* Given exercise:
Return every line of the material exactly.

++++

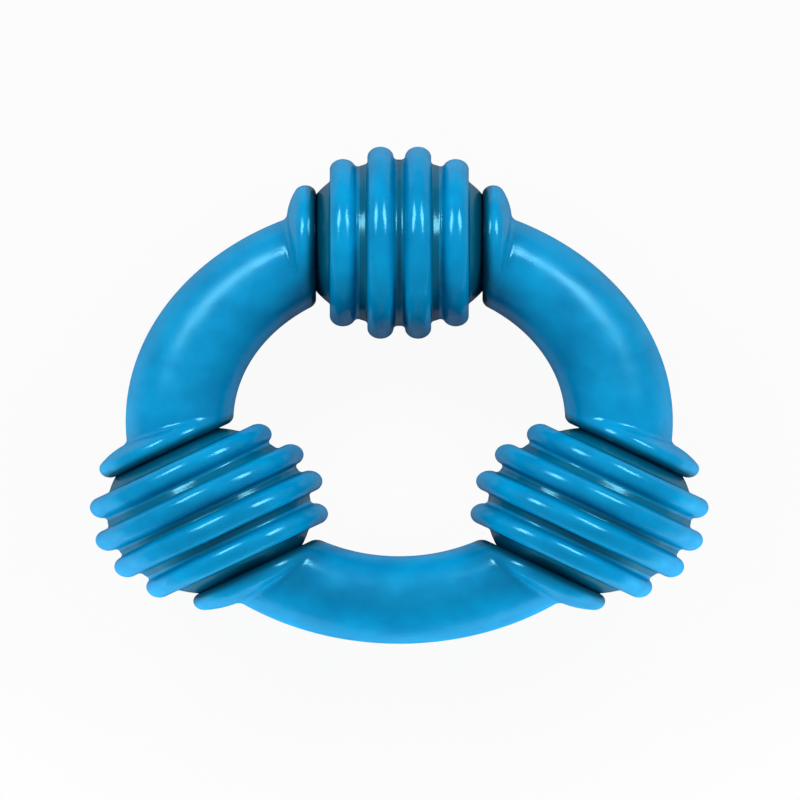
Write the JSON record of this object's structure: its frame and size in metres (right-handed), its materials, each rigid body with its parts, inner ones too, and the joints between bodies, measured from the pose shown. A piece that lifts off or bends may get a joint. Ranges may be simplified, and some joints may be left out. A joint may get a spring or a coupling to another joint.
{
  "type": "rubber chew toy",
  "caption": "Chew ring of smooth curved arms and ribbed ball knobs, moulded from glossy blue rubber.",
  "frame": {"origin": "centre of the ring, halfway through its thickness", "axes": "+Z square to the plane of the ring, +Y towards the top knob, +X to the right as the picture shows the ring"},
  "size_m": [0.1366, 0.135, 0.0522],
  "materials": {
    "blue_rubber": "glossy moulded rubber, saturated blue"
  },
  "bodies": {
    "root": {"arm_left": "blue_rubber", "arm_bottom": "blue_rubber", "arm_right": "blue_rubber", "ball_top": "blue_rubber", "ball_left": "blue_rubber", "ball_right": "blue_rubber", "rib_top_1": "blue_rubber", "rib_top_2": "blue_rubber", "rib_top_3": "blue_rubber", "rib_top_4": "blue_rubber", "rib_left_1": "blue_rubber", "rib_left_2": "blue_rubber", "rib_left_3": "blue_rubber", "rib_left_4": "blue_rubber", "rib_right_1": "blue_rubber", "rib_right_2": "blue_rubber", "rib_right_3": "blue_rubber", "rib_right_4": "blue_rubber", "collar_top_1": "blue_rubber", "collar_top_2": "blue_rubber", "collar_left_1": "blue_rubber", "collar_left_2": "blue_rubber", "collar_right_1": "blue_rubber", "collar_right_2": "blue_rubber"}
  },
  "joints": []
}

++++

* Output for this exercise:
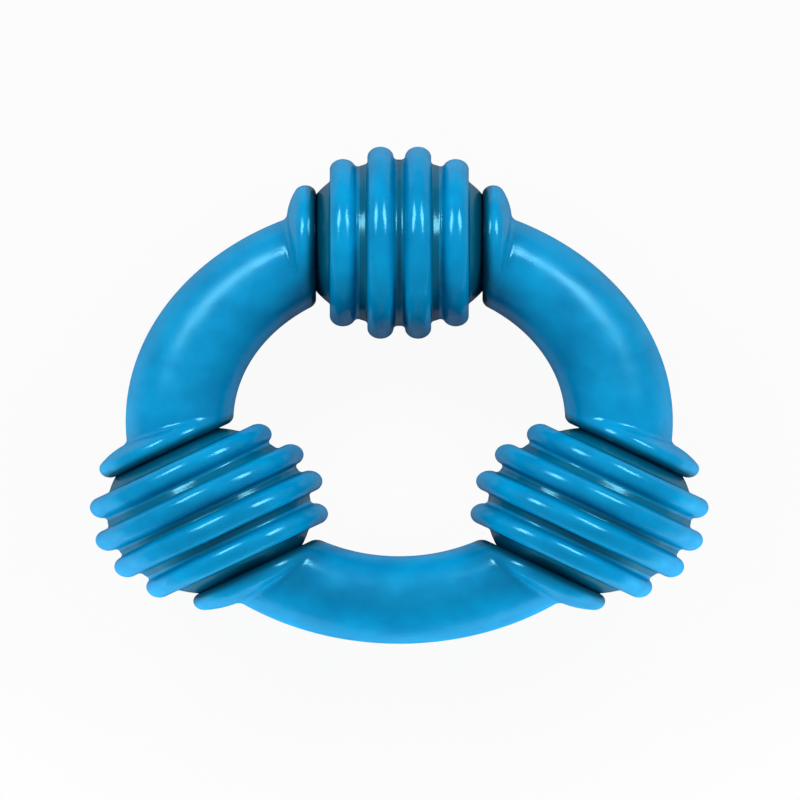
Write the JSON record of this object's structure: its frame and size in metres (right-handed), its materials, each rigid body with its parts, inner ones too, and the joints between bodies, measured from the pose shown. A piece that lifts off or bends may get a joint. Ranges may be simplified, and some joints may be left out. A joint may get a spring or a coupling to another joint.
{
  "type": "rubber chew toy",
  "caption": "Chew ring of smooth curved arms and ribbed ball knobs, moulded from glossy blue rubber.",
  "frame": {"origin": "centre of the ring, halfway through its thickness", "axes": "+Z square to the plane of the ring, +Y towards the top knob, +X to the right as the picture shows the ring"},
  "size_m": [0.1366, 0.135, 0.0522],
  "materials": {
    "blue_rubber": "glossy moulded rubber, saturated blue"
  },
  "bodies": {
    "root": {"arm_left": "blue_rubber", "arm_bottom": "blue_rubber", "arm_right": "blue_rubber", "ball_top": "blue_rubber", "ball_left": "blue_rubber", "ball_right": "blue_rubber", "rib_top_1": "blue_rubber", "rib_top_2": "blue_rubber", "rib_top_3": "blue_rubber", "rib_top_4": "blue_rubber", "rib_left_1": "blue_rubber", "rib_left_2": "blue_rubber", "rib_left_3": "blue_rubber", "rib_left_4": "blue_rubber", "rib_right_1": "blue_rubber", "rib_right_2": "blue_rubber", "rib_right_3": "blue_rubber", "rib_right_4": "blue_rubber", "collar_top_1": "blue_rubber", "collar_top_2": "blue_rubber", "collar_left_1": "blue_rubber", "collar_left_2": "blue_rubber", "collar_right_1": "blue_rubber", "collar_right_2": "blue_rubber"}
  },
  "joints": []
}